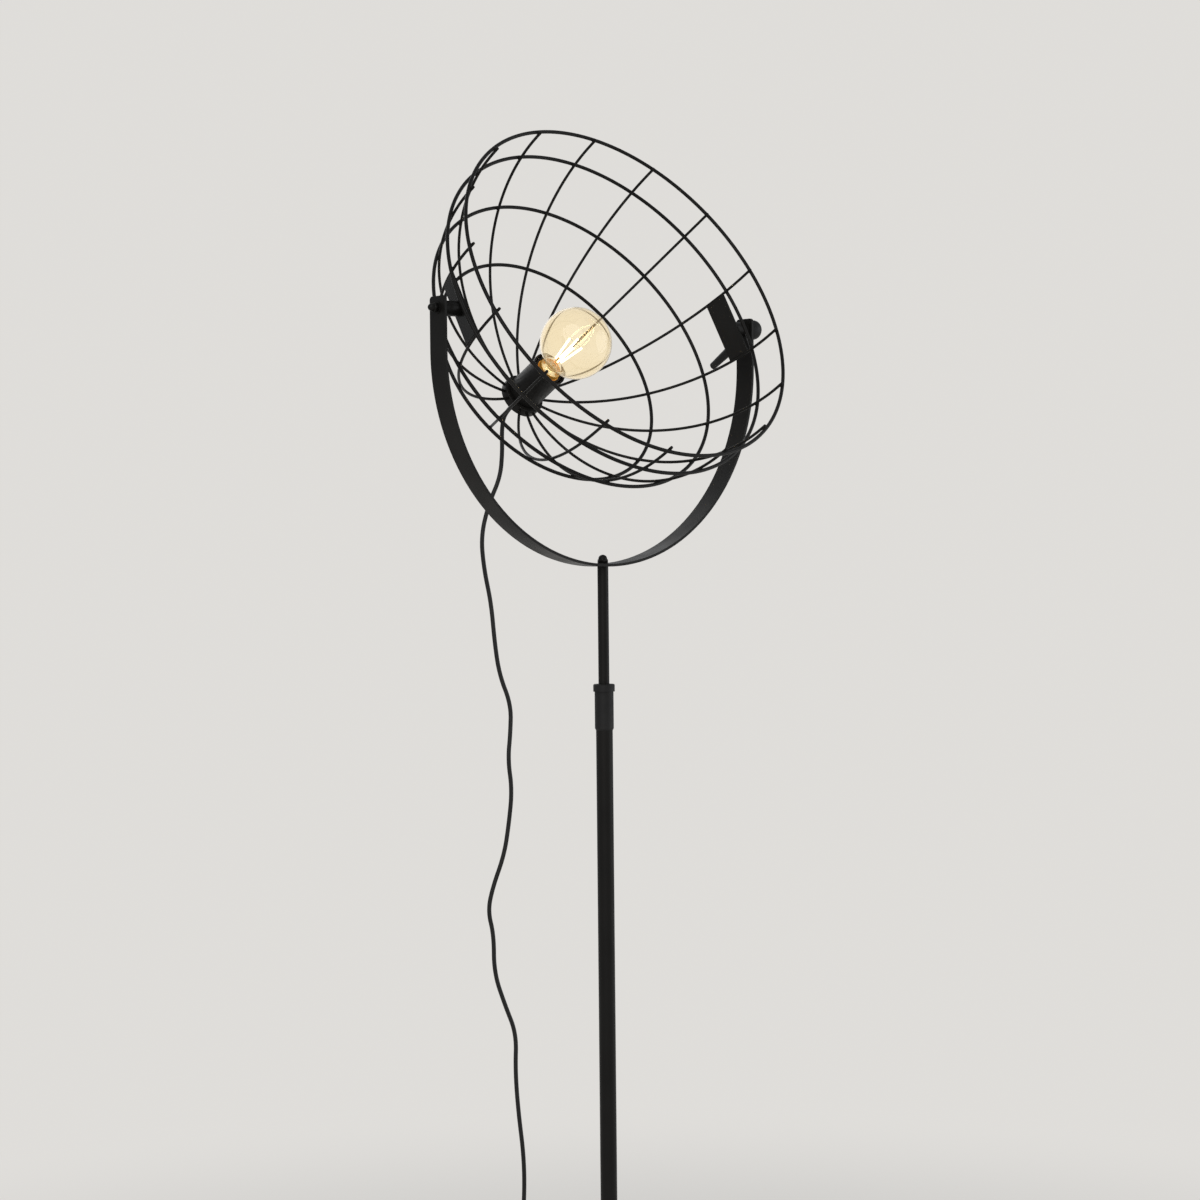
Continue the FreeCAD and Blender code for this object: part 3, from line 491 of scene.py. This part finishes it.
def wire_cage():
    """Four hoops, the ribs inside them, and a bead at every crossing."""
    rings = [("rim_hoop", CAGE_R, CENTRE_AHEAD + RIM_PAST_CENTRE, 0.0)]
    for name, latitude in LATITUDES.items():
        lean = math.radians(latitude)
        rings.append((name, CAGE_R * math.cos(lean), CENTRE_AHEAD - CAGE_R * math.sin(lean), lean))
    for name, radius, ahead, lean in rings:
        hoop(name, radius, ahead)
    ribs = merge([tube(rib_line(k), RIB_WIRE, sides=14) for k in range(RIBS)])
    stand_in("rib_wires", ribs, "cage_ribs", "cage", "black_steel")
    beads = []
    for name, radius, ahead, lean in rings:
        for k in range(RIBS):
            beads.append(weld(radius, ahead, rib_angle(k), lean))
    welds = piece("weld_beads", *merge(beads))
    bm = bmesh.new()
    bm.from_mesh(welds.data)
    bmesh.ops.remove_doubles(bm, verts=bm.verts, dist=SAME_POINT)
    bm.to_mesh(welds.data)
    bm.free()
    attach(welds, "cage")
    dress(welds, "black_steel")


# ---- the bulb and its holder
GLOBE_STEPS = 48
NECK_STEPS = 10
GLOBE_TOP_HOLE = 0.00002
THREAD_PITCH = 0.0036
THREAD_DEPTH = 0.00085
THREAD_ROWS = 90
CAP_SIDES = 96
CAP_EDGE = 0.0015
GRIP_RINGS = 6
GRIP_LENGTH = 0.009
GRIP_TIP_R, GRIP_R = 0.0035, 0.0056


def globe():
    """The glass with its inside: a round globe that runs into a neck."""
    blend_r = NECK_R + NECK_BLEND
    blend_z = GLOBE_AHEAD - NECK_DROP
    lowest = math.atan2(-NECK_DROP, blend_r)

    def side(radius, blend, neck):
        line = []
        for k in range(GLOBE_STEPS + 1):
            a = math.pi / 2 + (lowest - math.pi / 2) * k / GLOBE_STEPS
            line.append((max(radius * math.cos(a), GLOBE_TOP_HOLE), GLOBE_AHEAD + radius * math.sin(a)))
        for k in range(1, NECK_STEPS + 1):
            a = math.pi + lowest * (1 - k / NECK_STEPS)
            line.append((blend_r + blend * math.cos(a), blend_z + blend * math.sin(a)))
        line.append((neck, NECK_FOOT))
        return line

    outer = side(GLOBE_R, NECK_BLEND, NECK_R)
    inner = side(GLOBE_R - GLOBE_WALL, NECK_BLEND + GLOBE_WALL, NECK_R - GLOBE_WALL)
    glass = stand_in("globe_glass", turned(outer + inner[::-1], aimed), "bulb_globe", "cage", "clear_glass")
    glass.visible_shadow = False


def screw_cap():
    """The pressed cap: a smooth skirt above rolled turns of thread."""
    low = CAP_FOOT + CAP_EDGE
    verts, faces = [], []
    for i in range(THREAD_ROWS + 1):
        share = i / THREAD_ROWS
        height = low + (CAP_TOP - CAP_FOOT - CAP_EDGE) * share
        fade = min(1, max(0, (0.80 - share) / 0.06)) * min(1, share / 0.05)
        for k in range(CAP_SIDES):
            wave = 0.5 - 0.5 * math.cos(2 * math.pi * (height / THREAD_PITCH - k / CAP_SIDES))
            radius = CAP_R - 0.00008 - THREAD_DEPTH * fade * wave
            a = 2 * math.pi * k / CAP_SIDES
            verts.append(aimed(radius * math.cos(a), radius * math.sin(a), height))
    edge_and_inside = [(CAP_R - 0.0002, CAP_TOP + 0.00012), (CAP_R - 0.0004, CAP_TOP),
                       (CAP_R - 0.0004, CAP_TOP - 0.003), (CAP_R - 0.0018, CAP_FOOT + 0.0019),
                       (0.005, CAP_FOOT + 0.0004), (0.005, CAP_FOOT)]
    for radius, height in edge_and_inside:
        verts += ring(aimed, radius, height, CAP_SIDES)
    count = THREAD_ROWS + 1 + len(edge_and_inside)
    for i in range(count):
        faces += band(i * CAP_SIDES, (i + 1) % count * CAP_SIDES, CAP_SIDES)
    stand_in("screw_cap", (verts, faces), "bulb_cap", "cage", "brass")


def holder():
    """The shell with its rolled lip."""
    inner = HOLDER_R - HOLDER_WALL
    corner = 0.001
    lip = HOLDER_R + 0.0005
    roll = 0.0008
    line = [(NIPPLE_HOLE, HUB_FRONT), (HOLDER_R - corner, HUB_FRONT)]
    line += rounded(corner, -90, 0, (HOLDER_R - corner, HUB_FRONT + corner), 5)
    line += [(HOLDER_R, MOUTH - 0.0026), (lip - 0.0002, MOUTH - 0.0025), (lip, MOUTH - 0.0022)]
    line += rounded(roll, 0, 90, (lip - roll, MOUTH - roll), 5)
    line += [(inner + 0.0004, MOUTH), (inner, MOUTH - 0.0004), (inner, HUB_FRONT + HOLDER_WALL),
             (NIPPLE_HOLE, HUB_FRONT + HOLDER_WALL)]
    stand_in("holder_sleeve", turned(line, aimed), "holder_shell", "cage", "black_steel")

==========

## What this task involves
Write out the entire listing exactly.

## Reply
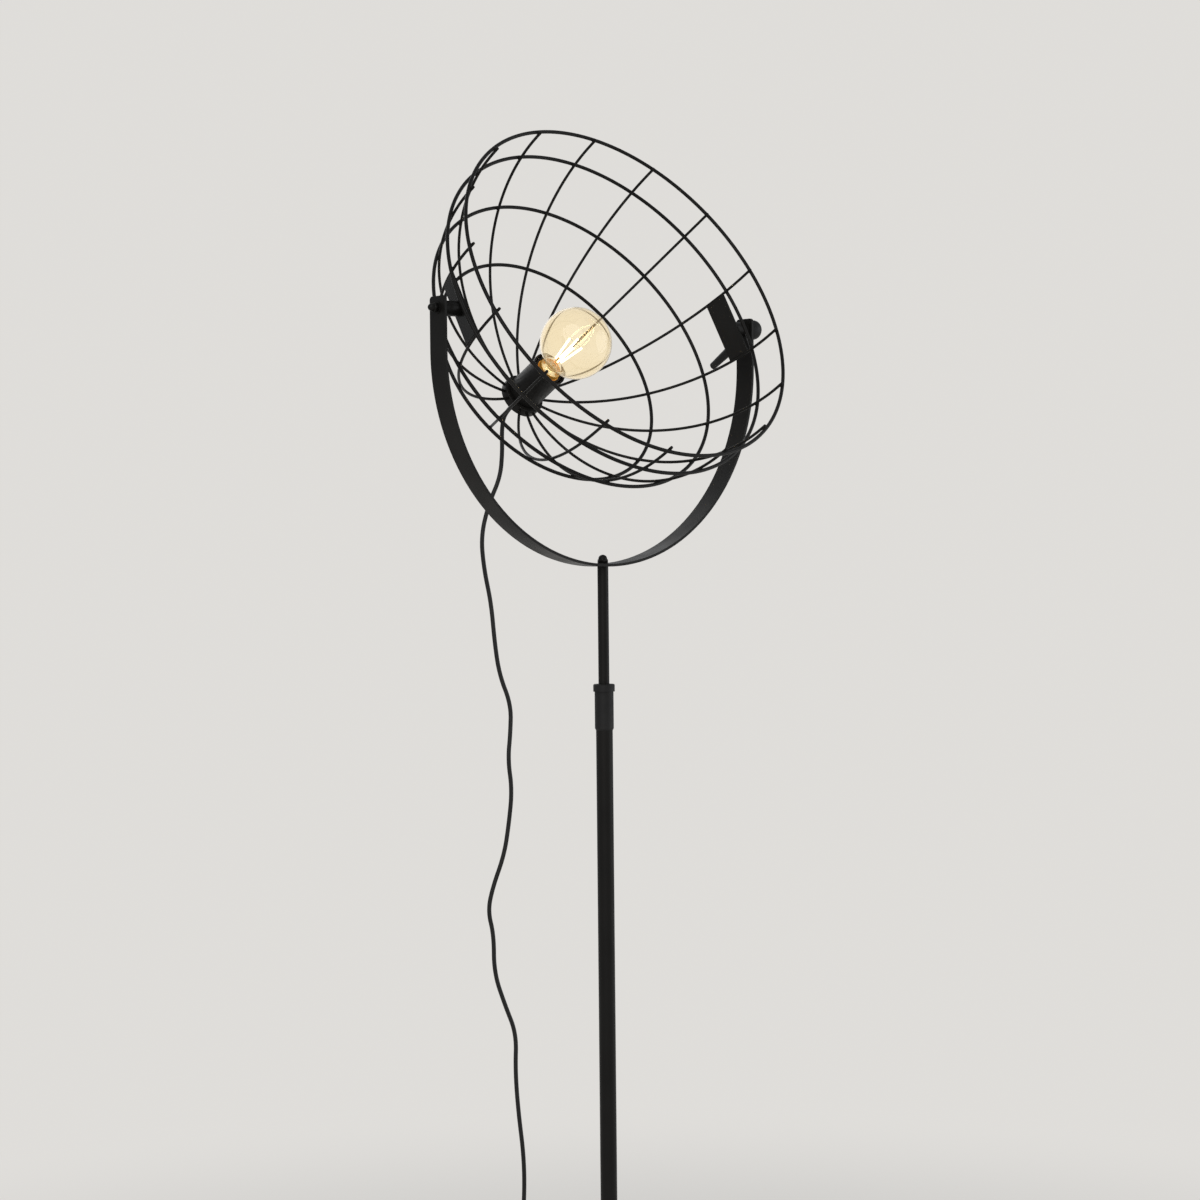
Continue the FreeCAD and Blender code for this object: part 3, from line 491 of scene.py. This part finishes it.
def wire_cage():
    """Four hoops, the ribs inside them, and a bead at every crossing."""
    rings = [("rim_hoop", CAGE_R, CENTRE_AHEAD + RIM_PAST_CENTRE, 0.0)]
    for name, latitude in LATITUDES.items():
        lean = math.radians(latitude)
        rings.append((name, CAGE_R * math.cos(lean), CENTRE_AHEAD - CAGE_R * math.sin(lean), lean))
    for name, radius, ahead, lean in rings:
        hoop(name, radius, ahead)
    ribs = merge([tube(rib_line(k), RIB_WIRE, sides=14) for k in range(RIBS)])
    stand_in("rib_wires", ribs, "cage_ribs", "cage", "black_steel")
    beads = []
    for name, radius, ahead, lean in rings:
        for k in range(RIBS):
            beads.append(weld(radius, ahead, rib_angle(k), lean))
    welds = piece("weld_beads", *merge(beads))
    bm = bmesh.new()
    bm.from_mesh(welds.data)
    bmesh.ops.remove_doubles(bm, verts=bm.verts, dist=SAME_POINT)
    bm.to_mesh(welds.data)
    bm.free()
    attach(welds, "cage")
    dress(welds, "black_steel")


# ---- the bulb and its holder
GLOBE_STEPS = 48
NECK_STEPS = 10
GLOBE_TOP_HOLE = 0.00002
THREAD_PITCH = 0.0036
THREAD_DEPTH = 0.00085
THREAD_ROWS = 90
CAP_SIDES = 96
CAP_EDGE = 0.0015
GRIP_RINGS = 6
GRIP_LENGTH = 0.009
GRIP_TIP_R, GRIP_R = 0.0035, 0.0056


def globe():
    """The glass with its inside: a round globe that runs into a neck."""
    blend_r = NECK_R + NECK_BLEND
    blend_z = GLOBE_AHEAD - NECK_DROP
    lowest = math.atan2(-NECK_DROP, blend_r)

    def side(radius, blend, neck):
        line = []
        for k in range(GLOBE_STEPS + 1):
            a = math.pi / 2 + (lowest - math.pi / 2) * k / GLOBE_STEPS
            line.append((max(radius * math.cos(a), GLOBE_TOP_HOLE), GLOBE_AHEAD + radius * math.sin(a)))
        for k in range(1, NECK_STEPS + 1):
            a = math.pi + lowest * (1 - k / NECK_STEPS)
            line.append((blend_r + blend * math.cos(a), blend_z + blend * math.sin(a)))
        line.append((neck, NECK_FOOT))
        return line

    outer = side(GLOBE_R, NECK_BLEND, NECK_R)
    inner = side(GLOBE_R - GLOBE_WALL, NECK_BLEND + GLOBE_WALL, NECK_R - GLOBE_WALL)
    glass = stand_in("globe_glass", turned(outer + inner[::-1], aimed), "bulb_globe", "cage", "clear_glass")
    glass.visible_shadow = False


def screw_cap():
    """The pressed cap: a smooth skirt above rolled turns of thread."""
    low = CAP_FOOT + CAP_EDGE
    verts, faces = [], []
    for i in range(THREAD_ROWS + 1):
        share = i / THREAD_ROWS
        height = low + (CAP_TOP - CAP_FOOT - CAP_EDGE) * share
        fade = min(1, max(0, (0.80 - share) / 0.06)) * min(1, share / 0.05)
        for k in range(CAP_SIDES):
            wave = 0.5 - 0.5 * math.cos(2 * math.pi * (height / THREAD_PITCH - k / CAP_SIDES))
            radius = CAP_R - 0.00008 - THREAD_DEPTH * fade * wave
            a = 2 * math.pi * k / CAP_SIDES
            verts.append(aimed(radius * math.cos(a), radius * math.sin(a), height))
    edge_and_inside = [(CAP_R - 0.0002, CAP_TOP + 0.00012), (CAP_R - 0.0004, CAP_TOP),
                       (CAP_R - 0.0004, CAP_TOP - 0.003), (CAP_R - 0.0018, CAP_FOOT + 0.0019),
                       (0.005, CAP_FOOT + 0.0004), (0.005, CAP_FOOT)]
    for radius, height in edge_and_inside:
        verts += ring(aimed, radius, height, CAP_SIDES)
    count = THREAD_ROWS + 1 + len(edge_and_inside)
    for i in range(count):
        faces += band(i * CAP_SIDES, (i + 1) % count * CAP_SIDES, CAP_SIDES)
    stand_in("screw_cap", (verts, faces), "bulb_cap", "cage", "brass")


def holder():
    """The shell with its rolled lip."""
    inner = HOLDER_R - HOLDER_WALL
    corner = 0.001
    lip = HOLDER_R + 0.0005
    roll = 0.0008
    line = [(NIPPLE_HOLE, HUB_FRONT), (HOLDER_R - corner, HUB_FRONT)]
    line += rounded(corner, -90, 0, (HOLDER_R - corner, HUB_FRONT + corner), 5)
    line += [(HOLDER_R, MOUTH - 0.0026), (lip - 0.0002, MOUTH - 0.0025), (lip, MOUTH - 0.0022)]
    line += rounded(roll, 0, 90, (lip - roll, MOUTH - roll), 5)
    line += [(inner + 0.0004, MOUTH), (inner, MOUTH - 0.0004), (inner, HUB_FRONT + HOLDER_WALL),
             (NIPPLE_HOLE, HUB_FRONT + HOLDER_WALL)]
    stand_in("holder_sleeve", turned(line, aimed), "holder_shell", "cage", "black_steel")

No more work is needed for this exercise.